## SOURCE MATERIAL
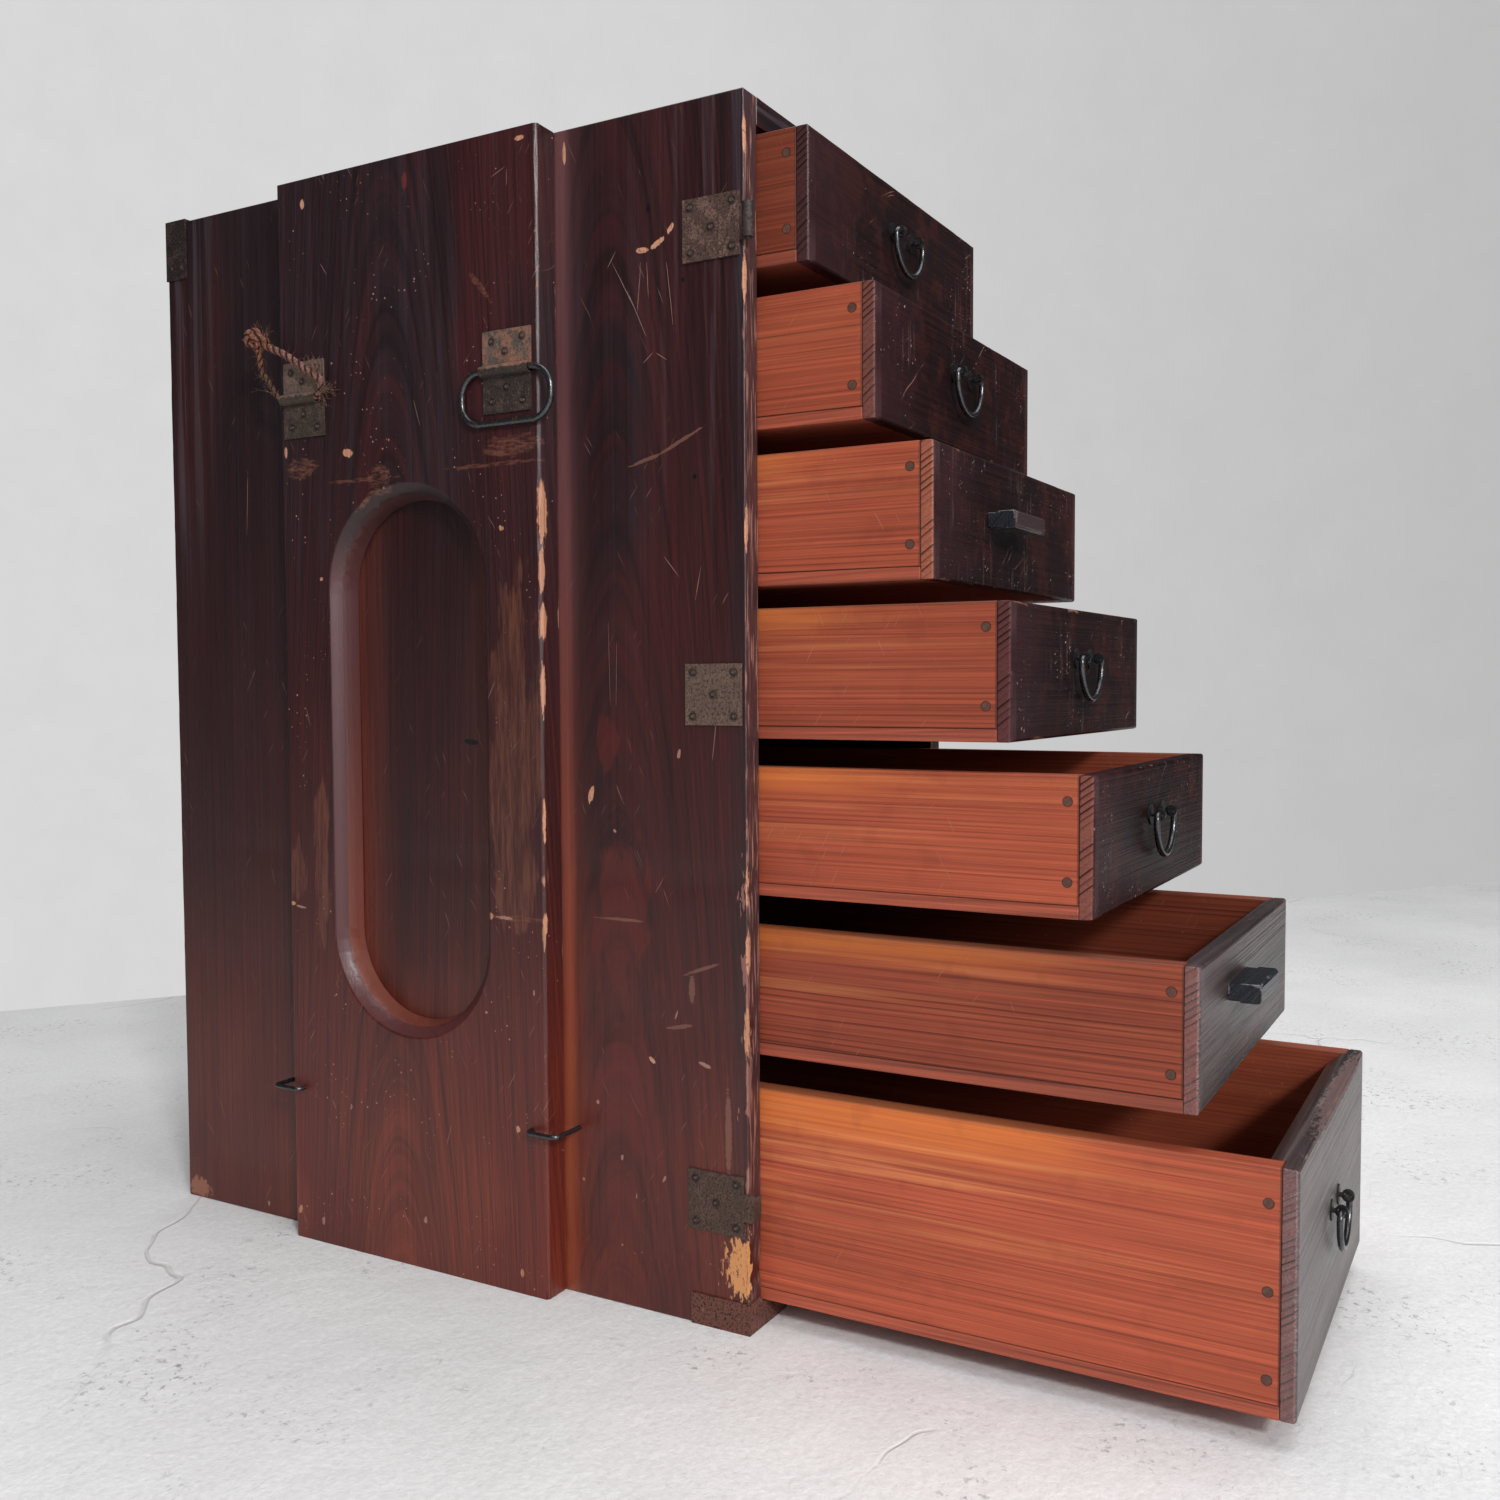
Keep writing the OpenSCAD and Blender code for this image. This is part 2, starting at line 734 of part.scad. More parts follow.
module drawer_back(i) {
    color(drawer_wood)
        at_drawer(i)
            difference() {
                block([-tongue_w / 2, drawer_l - dback_t, dbottom_t],
                      [tongue_w / 2, drawer_l, height_of(i) - dback_drop]);
                peg_bores(i);
            }
}

module drawer_bottom(i) {
    color(drawer_wood)
        at_drawer(i)
            block([-drawer_w / 2, front_lap, 0], [drawer_w / 2, drawer_l, dbottom_t]);
}

// Almond-shaped plate behind an eye, in the XY plane
module rosette() {
    r = (rosette_h * rosette_h + rosette_w * rosette_w) / (4 * rosette_w);
    linear_extrude(rosette_t)
        difference() {
            intersection_for (s = [-1, 1])
                translate([s * (r - rosette_w / 2), 0]) circle(r);
            circle(d = shank_d + 2 * shank_fit);
        }
}

// Eye bent round the bail's end, its shank through the front and clinched inside
module pull_eye() {
    difference() {
        union() {
            translate([-eye_w / 2, -pull_proud, 0])
                rotate([0, 90, 0])
                    cylinder(h = eye_w, r = eye_bore_r + eye_strip);
            translate([0, -pull_proud + eye_bore_r + eye_strip / 2, 0])
                rotate([-90, 0, 0])
                    cylinder(h = front_t + pull_proud - eye_bore_r, d = shank_d);
            block([-shank_d / 2, front_t, -clinch_l], [shank_d / 2, front_t + 1, clinch_l]);
        }
        translate([-eye_w / 2 - 1, -pull_proud, 0])
            rotate([0, 90, 0])
                cylinder(h = eye_w + 2, r = eye_bore_r);
    }
}

// Wooden pegs that hold the sides to the front and back, cut flush outside
module drawer_pegs(i) {
    color(peg_wood)
        at_drawer(i)
            peg_set(i, peg_d, peg_l, 0);
}

// The two eyes of a bail and the plates behind them
module drawer_eyes(i) {
    color(dark_iron)
        at_drawer(i)
            for (s = [-1, 1])
                translate([s * eye_spacing / 2, 0, pull_z(i)]) {
                    pull_eye();
                    stand_front() rosette();
                }
}

// Round iron bail with its ends turned inwards through the eyes
module drawer_bail(i) {
    r = bail_shoulder;
    b = bail_bow;
    color(dark_iron)
        at_drawer(i)
            translate([0, -pull_proud, pull_z(i)])
                stand_front() {
                    for (s = [-1, 1])
                        bar([s * bail_pin_in, 0], [s * (b - r), 0], bail_d);
                    bend([b - r, -r], r, 0, 90, bail_d);
                    bend([-b + r, -r], r, 90, 180, bail_d);
                    bend([0, -r], b, 180, 360, bail_d);
                }
}

// Plain wooden block that stands in for a lost pull
module drawer_block(i) {
    k = block_index(i);
    c = 1.5;
    hh = block_h / 2;
    nh = hh - block_cut;
    color(block_wood)
        at_drawer(i)
            translate([block_side[k] - block_l / 2, 0, block_up[k]])
                rotate([90, 0, 90])
                    linear_extrude(block_l)
                        polygon([
                            [0, -nh], [0, nh], [-block_neck, nh], [-block_neck - block_cut, hh],
                            [-block_proud + c, hh], [-block_proud, hh - c],
                            [-block_proud, -hh + c], [-block_proud + c, -hh],
                            [-block_neck - block_cut, -hh], [-block_neck, -nh]
                        ]);
}

strap_side_board();
far_side_board();
top_board();
bottom_board();
back_planks();
strap_pad();
drawer_runners();
hinge_leaves();
corner_straps();
strap_plates();
staples();
strap_ring();
rope_remnant();
drawer_front(0);  // drawer_1_front
drawer_sides(0);  // drawer_1_sides
drawer_back(0);  // drawer_1_back
drawer_bottom(0);  // drawer_1_bottom
drawer_pegs(0);  // drawer_1_pegs
drawer_eyes(0);  // drawer_1_eyes
drawer_bail(0);  // drawer_1_bail
drawer_front(1);  // drawer_2_front
drawer_sides(1);  // drawer_2_sides
drawer_back(1);  // drawer_2_back
drawer_bottom(1);  // drawer_2_bottom
drawer_pegs(1);  // drawer_2_pegs
drawer_eyes(1);  // drawer_2_eyes
drawer_bail(1);  // drawer_2_bail
drawer_front(2);  // drawer_3_front
drawer_sides(2);  // drawer_3_sides
drawer_back(2);  // drawer_3_back
drawer_bottom(2);  // drawer_3_bottom
drawer_pegs(2);  // drawer_3_pegs
drawer_block(2);  // drawer_3_block
drawer_front(3);  // drawer_4_front
drawer_sides(3);  // drawer_4_sides
drawer_back(3);  // drawer_4_back
drawer_bottom(3);  // drawer_4_bottom
drawer_pegs(3);  // drawer_4_pegs
drawer_eyes(3);  // drawer_4_eyes
drawer_bail(3);  // drawer_4_bail
drawer_front(4);  // drawer_5_front
drawer_sides(4);  // drawer_5_sides
drawer_back(4);  // drawer_5_back
drawer_bottom(4);  // drawer_5_bottom
drawer_pegs(4);  // drawer_5_pegs
drawer_eyes(4);  // drawer_5_eyes
drawer_bail(4);  // drawer_5_bail
drawer_front(5);  // drawer_6_front
drawer_sides(5);  // drawer_6_sides
drawer_back(5);  // drawer_6_back
drawer_bottom(5);  // drawer_6_bottom
drawer_pegs(5);  // drawer_6_pegs
drawer_block(5);  // drawer_6_block
drawer_front(6);  // drawer_7_front
drawer_sides(6);  // drawer_7_sides
drawer_back(6);  // drawer_7_back
drawer_bottom(6);  // drawer_7_bottom
drawer_pegs(6);  // drawer_7_pegs
drawer_eyes(6);  // drawer_7_eyes
drawer_bail(6);  // drawer_7_bail
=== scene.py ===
"""Looks for the portable drawer cabinet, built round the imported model. Metres, Z up."""

import json
import random
from functools import partial
from math import cos, pi, radians, sin

import bmesh
import bpy
from mathutils import Matrix, Vector, noise


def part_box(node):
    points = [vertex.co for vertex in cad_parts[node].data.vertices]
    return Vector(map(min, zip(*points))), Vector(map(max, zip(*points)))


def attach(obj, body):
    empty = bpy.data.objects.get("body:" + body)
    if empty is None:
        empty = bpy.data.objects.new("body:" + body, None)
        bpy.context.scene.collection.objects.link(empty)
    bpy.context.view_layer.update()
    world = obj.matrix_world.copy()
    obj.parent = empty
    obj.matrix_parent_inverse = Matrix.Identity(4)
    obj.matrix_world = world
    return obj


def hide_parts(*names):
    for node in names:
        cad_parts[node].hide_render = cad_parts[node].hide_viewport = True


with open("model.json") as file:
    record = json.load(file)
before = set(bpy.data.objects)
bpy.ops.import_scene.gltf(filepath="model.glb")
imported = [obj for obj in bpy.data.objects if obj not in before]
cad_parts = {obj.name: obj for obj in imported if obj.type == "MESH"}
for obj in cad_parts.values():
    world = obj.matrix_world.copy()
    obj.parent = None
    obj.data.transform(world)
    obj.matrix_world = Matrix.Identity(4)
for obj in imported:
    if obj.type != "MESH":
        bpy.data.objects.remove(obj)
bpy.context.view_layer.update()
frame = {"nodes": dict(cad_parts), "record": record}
scene = bpy.context.scene
node_body = {n: b for b, ns in frame["record"]["behaviour"]["bodies"].items() for n in ns}
node_slot = {s["node"]: s["material_slot"] for s in frame["record"]["subparts"]}

CASE_X = 0.144          # half width of the case
CASE_Y = 0.236          # half depth of the case
PAD_X = -0.162          # face of the strap pad
PAD_Y = 0.107           # half width of the strap pad
FRONT_T = 0.02          # thickness of a drawer's front board
OPEN = 1                # draws out a board's box so that one direction's arrises don't count


# Camera
cam_data = bpy.data.cameras.new("camera")
cam_data.sensor_fit = "HORIZONTAL"
cam_data.sensor_width = 36
cam_data.lens = 34.196
cam_data.shift_x = -0.0001
cam_data.shift_y = 0.0015
cam_data.clip_end = 50
CAM_AT = Vector((-0.83815, -0.63, 0.37205))
yaw, pitch, roll = (radians(a) for a in (29.4293, -2.7203, -0.2533))
ahead = Vector((cos(pitch) * cos(yaw), cos(pitch) * sin(yaw), sin(pitch)))
level = Vector((sin(yaw), -cos(yaw), 0))
above = level.cross(ahead)
cam_right = cos(roll) * level + sin(roll) * above
cam_up = -sin(roll) * level + cos(roll) * above
camera = bpy.data.objects.new("camera", cam_data)
facing = Matrix((cam_right, cam_up, -ahead)).transposed().to_4x4()
camera.matrix_world = Matrix.Translation(CAM_AT) @ facing
scene.collection.objects.link(camera)
scene.camera = camera
scene.view_settings.view_transform = "Standard"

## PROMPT
Each line from the one holding "zip(*points))), Vector(map(max, zip(*points)))" to the one holding "arrises don't count", those two included, is to be transcribed exactly, and no other line.

## TASK RESPONSE
    return Vector(map(min, zip(*points))), Vector(map(max, zip(*points)))


def attach(obj, body):
    empty = bpy.data.objects.get("body:" + body)
    if empty is None:
        empty = bpy.data.objects.new("body:" + body, None)
        bpy.context.scene.collection.objects.link(empty)
    bpy.context.view_layer.update()
    world = obj.matrix_world.copy()
    obj.parent = empty
    obj.matrix_parent_inverse = Matrix.Identity(4)
    obj.matrix_world = world
    return obj


def hide_parts(*names):
    for node in names:
        cad_parts[node].hide_render = cad_parts[node].hide_viewport = True


with open("model.json") as file:
    record = json.load(file)
before = set(bpy.data.objects)
bpy.ops.import_scene.gltf(filepath="model.glb")
imported = [obj for obj in bpy.data.objects if obj not in before]
cad_parts = {obj.name: obj for obj in imported if obj.type == "MESH"}
for obj in cad_parts.values():
    world = obj.matrix_world.copy()
    obj.parent = None
    obj.data.transform(world)
    obj.matrix_world = Matrix.Identity(4)
for obj in imported:
    if obj.type != "MESH":
        bpy.data.objects.remove(obj)
bpy.context.view_layer.update()
frame = {"nodes": dict(cad_parts), "record": record}
scene = bpy.context.scene
node_body = {n: b for b, ns in frame["record"]["behaviour"]["bodies"].items() for n in ns}
node_slot = {s["node"]: s["material_slot"] for s in frame["record"]["subparts"]}

CASE_X = 0.144          # half width of the case
CASE_Y = 0.236          # half depth of the case
PAD_X = -0.162          # face of the strap pad
PAD_Y = 0.107           # half width of the strap pad
FRONT_T = 0.02          # thickness of a drawer's front board
OPEN = 1                # draws out a board's box so that one direction's arrises don't count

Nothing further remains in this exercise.